Opinión | editorial

Alegría e incertidumbres en Siria

El desmoronamiento de la dictadura de Bashar al Asad en solo 11 días es una de las primeras consecuencias de la introducción de una serie de variables en el panorama cambiante de Oriente Próximo y de escenario geopolítico global. Se ha hecho evidente que una Rusia entrampada en la guerra de Ucrania no puede sostener su red de influencia en escenarios tan alejados como Siria, el Sahel o América Latina y que los daños infligidos por Israel a los satélites de Irán han dejado al régimen sirio sin su otro sostén. El horizonte de Estados Unidos entrando en una nueva era aislacionista en cuanto tome posesión Donald Trump, por otra parte, ya se da por descontando y se ha visto como una oportunidad por algunos actores, como Turquía, mientras otros, como Ucrania o Europa, ven cómo se acerca un auténtico desafío. Los mensajes de Trump una vez los acontecimientos se desencadenaron –«esta no es nuestra lucha», «que pase lo que tenga que pasar», «no nos involucremos»– no hacen más que añadir elementos de incertidumbre sobre cuál será la Siria que surja de los escombros tras la caída del régimen de Asad.

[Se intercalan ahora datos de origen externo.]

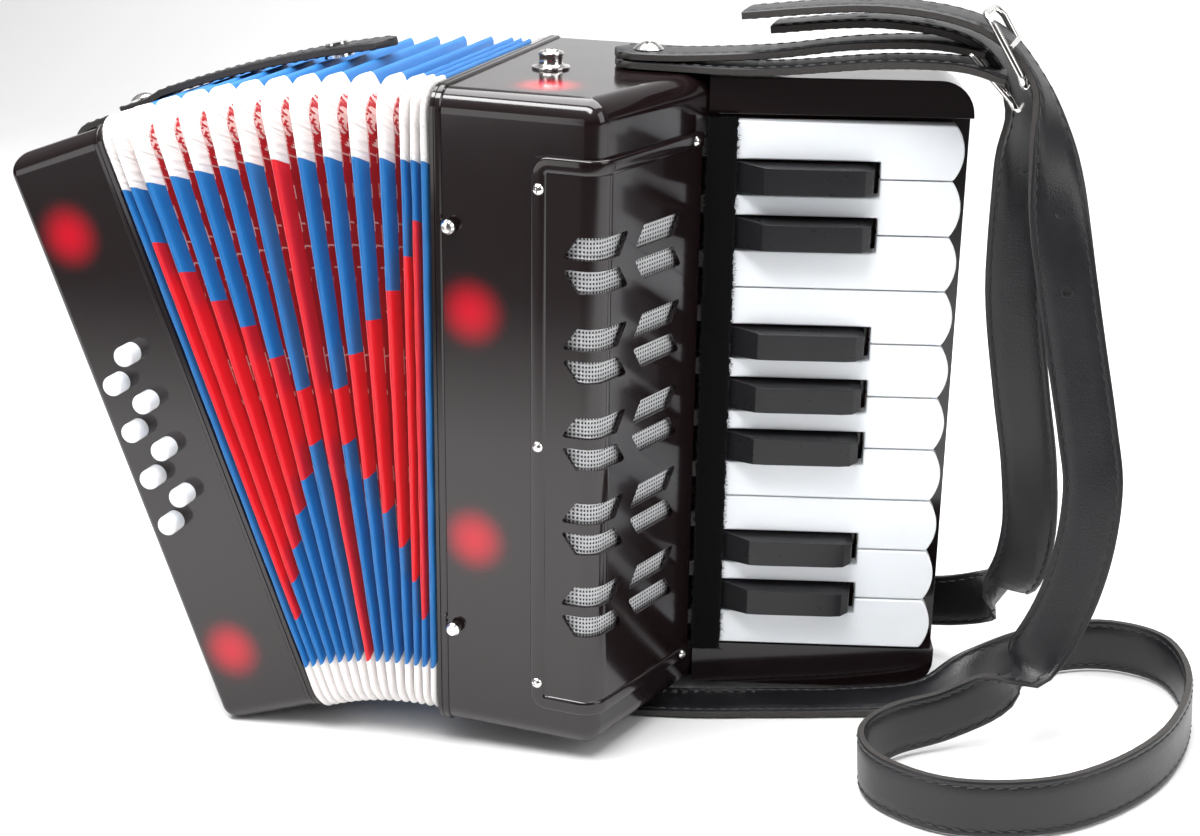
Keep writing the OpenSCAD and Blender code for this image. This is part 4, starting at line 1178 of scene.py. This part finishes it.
def area(name, where, target, size, power, color=(1, 1, 1)):
    light = bpy.data.lights.new(name, "AREA")
    light.shape, light.size, light.size_y = "RECTANGLE", size[0], size[1]
    light.energy, light.color = power, color
    obj = bpy.data.objects.new(name, light)
    bpy.context.scene.collection.objects.link(obj)
    obj.location = where
    obj.rotation_euler = (Vector(target) - Vector(where)).to_track_quat("-Z", "Y").to_euler()


floor()
area("key_light", (-0.25, -0.45, 1.2), (0, 0, 0.1), (1.3, 0.35), 25)
area("top_light", (0.1, 0.35, 1.35), (0, 0.05, 0.1), (1.4, 1.0), 28)
area("side_light", (1.3, -0.3, 0.7), (0, 0, 0.12), (0.7, 1.0), 6)
area("front_fill", (-0.9, -1.3, 0.35), (0, 0, 0.12), (0.8, 0.8), 4)
world = bpy.data.worlds.new("studio")
bpy.context.scene.world = world
world.use_nodes = True
tree = world.node_tree
way = tree.nodes.new("ShaderNodeTexCoord")
height = tree.nodes.new("ShaderNodeSeparateXYZ")
sky = tree.nodes.new("ShaderNodeValToRGB")
tree.links.new(way.outputs["Generated"], height.inputs[0])
tree.links.new(height.outputs[2], sky.inputs["Fac"])
tree.links.new(sky.outputs["Color"], tree.nodes["Background"].inputs[0])
sky.color_ramp.elements[0].position, sky.color_ramp.elements[0].color = 0.15, (0.10, 0.10, 0.10, 1)
sky.color_ramp.elements[1].position, sky.color_ramp.elements[1].color = 0.8, (0.9, 0.9, 0.9, 1)
tree.nodes["Background"].inputs[1].default_value = 0.6
bpy.context.scene.view_settings.view_transform = "Standard"

camera_data = bpy.data.cameras.new("camera")
camera_data.lens, camera_data.sensor_width = 59.5, 36
camera = bpy.data.objects.new("camera", camera_data)
bpy.context.scene.collection.objects.link(camera)
right = Vector((0.94695, 0.31703, -0.05269))
up = Vector((-0.05345, 0.31700, 0.94692))
back = right.cross(up)
camera.matrix_world = Matrix.Translation((0.22283, -0.63822, 0.33834)) @ Matrix(
    ((right.x, up.x, back.x), (right.y, up.y, back.y), (right.z, up.z, back.z))).to_4x4()
bpy.context.scene.camera = camera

Más allá de la lógica euforia en la calle siria por la liquidación sin apenas resistencia de un régimen cleptocrático basado en la persecución de los adversarios, la represión y la tortura y por el final de una guerra civil de 13 años con 600.000 víctimas y millones de refugiados, se abre un escenario con el resto de no reiniciar otro nuevo conflicto. Los vencedores deben afrontar la conciliación de sus diversos intereses como única forma de emprender la reconstrucción del Estado después de más de medio siglo sometido a los intereses del reducido círculo de la familia Asad y más de una década de destrucción y división sectaria. Y en esta empresa entrarán en juego nuevos actores –Turquía y Catar, dos de los más relevantes–, otros saldrán debilitados –Rusia, Irán y, en el Líbano, Hizbulá– e Israel se mantendrá vigilante desde los altos del Golán. Nada resultará fácil cuando este intrincado cruce de intereses intervenga en un escenario de posguerra extraordinariamente complejo, en el que el grupo islamista que ha encabezado la toma de Damasco es un heredero del ideario de Al Qaeda que aún debe demostrar su moderación y la sinceridad de su disposición a convivir con un mosaico de ramas del islam y minorías drusas y cristianas, y los kurdos se enfrentan a la hostilidad de Turquía y sus milicias aliadas y a un nuevo abandono por parte de EEUU. Incluso dando por supuesto que el presidente de Turquía, Recep Tayyip Erdogan, y el emir de Catar se encuentren en posición de mediar para una transición ordenada, sus respectivos intereses pueden ser incompatible con un escenario de reconciliación entre todos los bandos del conflicto.

Se abre así un espacio a nuevas influencias en un pequeño país rodeado de vecinos con intereses contrapuestos y que debe encarar de inmediato el gran desafío de la vuelta a casa de la mayoría de los seis millones de desplazados internos y de otra cifra similar de refugiados, radicados básicamente en la Unión Europea y Turquía. La situación interna de ambos empujará a estimular este regreso, que sin embargo puede agravar la situación de una economía en ruinas y enfrentada al riesgo de que se prolongue el vacío de poder más allá de toda previsión.